◆ Task directions
Copy out each line that has "script" in it.

— Begin Dataset entries —

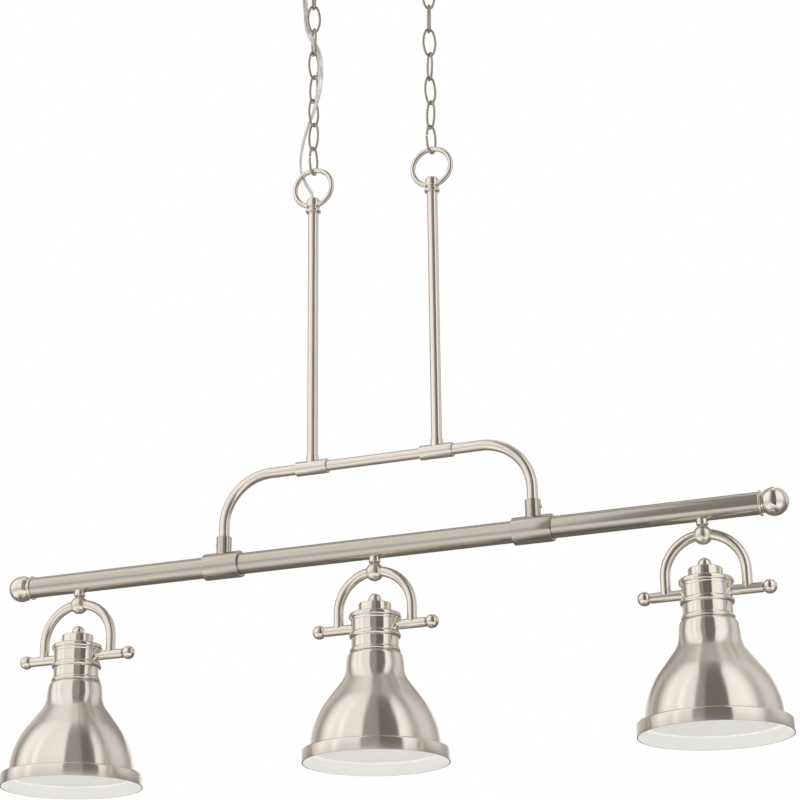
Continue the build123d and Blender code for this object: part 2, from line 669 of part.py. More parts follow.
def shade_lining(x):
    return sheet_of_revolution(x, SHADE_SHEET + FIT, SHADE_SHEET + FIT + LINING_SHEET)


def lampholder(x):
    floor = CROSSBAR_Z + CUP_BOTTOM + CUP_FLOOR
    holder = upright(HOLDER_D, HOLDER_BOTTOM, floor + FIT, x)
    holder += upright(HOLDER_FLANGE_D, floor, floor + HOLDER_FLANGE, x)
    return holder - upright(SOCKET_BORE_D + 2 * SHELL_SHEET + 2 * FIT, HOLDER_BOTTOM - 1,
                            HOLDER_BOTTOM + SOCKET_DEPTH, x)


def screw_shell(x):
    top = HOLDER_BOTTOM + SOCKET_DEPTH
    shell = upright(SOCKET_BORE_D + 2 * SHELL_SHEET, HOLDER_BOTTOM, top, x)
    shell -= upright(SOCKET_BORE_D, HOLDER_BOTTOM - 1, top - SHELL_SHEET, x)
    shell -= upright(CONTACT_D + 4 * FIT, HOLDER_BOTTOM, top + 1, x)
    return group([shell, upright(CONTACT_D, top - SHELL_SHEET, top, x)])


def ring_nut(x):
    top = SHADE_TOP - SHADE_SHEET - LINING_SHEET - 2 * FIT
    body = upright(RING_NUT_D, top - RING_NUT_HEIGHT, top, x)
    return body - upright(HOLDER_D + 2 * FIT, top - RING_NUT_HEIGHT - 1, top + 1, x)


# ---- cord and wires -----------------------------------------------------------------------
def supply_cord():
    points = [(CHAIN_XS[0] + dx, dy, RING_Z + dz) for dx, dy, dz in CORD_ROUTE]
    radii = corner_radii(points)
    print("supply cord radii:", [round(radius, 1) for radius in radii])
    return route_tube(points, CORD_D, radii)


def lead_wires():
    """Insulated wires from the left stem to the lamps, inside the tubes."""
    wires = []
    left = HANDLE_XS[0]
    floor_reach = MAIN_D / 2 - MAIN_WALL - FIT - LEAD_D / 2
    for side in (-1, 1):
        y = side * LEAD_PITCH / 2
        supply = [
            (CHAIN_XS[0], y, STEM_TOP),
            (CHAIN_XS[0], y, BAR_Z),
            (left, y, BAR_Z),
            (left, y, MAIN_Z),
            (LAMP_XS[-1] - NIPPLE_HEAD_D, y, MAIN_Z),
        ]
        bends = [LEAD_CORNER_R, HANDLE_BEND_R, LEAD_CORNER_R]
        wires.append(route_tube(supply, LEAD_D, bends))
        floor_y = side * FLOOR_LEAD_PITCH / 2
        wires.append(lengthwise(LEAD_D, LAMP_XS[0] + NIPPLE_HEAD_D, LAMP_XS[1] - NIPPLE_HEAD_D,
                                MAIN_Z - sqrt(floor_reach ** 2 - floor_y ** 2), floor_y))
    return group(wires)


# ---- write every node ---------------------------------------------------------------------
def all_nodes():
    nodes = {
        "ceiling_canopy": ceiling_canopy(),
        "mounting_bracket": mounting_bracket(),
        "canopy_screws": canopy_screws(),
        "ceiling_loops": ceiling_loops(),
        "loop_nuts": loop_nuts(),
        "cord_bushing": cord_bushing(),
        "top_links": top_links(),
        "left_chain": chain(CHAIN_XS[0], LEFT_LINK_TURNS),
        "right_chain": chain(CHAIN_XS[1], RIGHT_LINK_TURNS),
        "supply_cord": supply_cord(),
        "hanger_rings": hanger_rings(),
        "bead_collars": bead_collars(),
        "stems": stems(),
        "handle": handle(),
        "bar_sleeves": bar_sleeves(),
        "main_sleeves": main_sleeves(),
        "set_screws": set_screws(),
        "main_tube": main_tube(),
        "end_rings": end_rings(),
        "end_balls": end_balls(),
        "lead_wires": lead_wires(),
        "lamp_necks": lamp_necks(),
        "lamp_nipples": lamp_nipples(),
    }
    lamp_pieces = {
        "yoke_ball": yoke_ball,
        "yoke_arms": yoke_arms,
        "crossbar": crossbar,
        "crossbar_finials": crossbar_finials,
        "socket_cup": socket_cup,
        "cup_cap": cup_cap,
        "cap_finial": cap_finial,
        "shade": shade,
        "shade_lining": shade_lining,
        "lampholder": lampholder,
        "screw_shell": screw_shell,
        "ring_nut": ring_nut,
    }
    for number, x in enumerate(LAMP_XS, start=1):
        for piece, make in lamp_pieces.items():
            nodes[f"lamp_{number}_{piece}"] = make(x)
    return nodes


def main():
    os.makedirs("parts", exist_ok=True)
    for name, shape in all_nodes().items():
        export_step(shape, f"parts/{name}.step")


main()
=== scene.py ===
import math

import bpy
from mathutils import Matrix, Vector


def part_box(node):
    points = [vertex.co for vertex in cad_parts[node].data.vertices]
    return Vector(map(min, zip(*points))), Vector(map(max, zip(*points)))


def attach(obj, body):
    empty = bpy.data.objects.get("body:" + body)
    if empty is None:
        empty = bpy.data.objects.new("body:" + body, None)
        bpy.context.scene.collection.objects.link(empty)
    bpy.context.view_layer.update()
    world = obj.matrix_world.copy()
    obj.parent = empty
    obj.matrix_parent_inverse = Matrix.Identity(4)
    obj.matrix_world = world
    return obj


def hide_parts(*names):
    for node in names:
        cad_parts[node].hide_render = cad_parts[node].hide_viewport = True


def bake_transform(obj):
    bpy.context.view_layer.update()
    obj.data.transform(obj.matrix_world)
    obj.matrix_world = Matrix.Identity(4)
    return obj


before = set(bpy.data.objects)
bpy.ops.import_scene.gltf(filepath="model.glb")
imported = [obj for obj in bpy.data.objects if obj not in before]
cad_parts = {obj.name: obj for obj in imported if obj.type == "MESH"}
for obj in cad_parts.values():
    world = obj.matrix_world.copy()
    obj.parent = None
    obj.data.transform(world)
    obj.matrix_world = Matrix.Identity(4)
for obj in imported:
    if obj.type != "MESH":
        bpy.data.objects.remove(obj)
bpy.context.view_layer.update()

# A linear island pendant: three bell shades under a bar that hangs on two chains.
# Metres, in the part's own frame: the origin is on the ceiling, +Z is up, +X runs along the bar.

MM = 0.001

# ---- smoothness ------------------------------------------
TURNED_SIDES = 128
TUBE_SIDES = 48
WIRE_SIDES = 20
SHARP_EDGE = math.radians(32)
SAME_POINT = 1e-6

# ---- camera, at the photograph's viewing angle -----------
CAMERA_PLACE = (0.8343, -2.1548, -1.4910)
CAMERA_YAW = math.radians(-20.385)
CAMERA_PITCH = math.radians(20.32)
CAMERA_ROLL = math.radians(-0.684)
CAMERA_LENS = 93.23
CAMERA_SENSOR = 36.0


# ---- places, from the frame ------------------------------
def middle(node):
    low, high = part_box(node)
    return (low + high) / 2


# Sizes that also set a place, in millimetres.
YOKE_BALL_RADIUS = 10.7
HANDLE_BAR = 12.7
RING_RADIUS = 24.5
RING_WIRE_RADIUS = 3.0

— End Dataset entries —
— Begin Dataset entries —

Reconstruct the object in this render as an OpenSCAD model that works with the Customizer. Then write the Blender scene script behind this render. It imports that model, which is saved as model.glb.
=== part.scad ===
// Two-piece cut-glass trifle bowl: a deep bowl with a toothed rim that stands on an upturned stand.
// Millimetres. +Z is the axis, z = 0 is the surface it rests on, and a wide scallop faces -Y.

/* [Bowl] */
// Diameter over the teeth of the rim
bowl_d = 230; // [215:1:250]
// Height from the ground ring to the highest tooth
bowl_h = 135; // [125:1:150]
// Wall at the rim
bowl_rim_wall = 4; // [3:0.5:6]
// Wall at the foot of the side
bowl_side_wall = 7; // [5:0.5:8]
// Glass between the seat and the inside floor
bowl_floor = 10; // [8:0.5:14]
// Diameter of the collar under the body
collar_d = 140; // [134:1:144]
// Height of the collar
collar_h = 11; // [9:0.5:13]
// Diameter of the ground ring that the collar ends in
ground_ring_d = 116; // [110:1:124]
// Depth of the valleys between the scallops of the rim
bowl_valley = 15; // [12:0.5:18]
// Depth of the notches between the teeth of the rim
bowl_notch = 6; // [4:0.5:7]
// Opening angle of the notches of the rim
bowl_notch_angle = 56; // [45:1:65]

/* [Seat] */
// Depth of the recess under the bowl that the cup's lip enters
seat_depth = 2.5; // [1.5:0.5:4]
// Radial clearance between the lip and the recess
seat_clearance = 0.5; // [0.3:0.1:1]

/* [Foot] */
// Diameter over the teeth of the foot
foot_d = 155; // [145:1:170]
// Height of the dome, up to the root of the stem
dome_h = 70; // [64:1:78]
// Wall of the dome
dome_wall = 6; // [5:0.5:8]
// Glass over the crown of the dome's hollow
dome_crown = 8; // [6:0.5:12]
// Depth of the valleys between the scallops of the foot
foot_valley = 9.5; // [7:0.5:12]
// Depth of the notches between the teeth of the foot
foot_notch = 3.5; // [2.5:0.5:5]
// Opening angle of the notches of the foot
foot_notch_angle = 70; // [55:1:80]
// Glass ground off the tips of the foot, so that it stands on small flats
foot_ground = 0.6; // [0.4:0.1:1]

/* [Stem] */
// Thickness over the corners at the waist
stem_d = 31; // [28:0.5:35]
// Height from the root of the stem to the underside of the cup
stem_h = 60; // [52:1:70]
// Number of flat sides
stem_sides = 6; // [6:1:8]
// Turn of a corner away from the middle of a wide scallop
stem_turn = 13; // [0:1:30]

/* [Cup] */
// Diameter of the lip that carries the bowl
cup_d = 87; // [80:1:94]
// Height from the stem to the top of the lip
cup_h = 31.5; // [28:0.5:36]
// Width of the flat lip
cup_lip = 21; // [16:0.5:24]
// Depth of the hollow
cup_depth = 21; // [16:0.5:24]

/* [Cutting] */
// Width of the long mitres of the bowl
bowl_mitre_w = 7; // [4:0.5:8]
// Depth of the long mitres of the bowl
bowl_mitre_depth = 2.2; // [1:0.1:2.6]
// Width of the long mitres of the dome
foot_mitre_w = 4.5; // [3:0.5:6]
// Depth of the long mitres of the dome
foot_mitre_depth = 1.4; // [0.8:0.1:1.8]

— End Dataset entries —
— Begin Dataset entries —

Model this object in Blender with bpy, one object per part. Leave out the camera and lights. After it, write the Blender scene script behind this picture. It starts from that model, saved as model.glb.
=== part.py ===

— End Dataset entries —

◆ Answer to this exercise
Reconstruct the object in this render as an OpenSCAD model that works with the Customizer. Then write the Blender scene script behind this render. It imports that model, which is saved as model.glb.
Model this object in Blender with bpy, one object per part. Leave out the camera and lights. After it, write the Blender scene script behind this picture. It starts from that model, saved as model.glb.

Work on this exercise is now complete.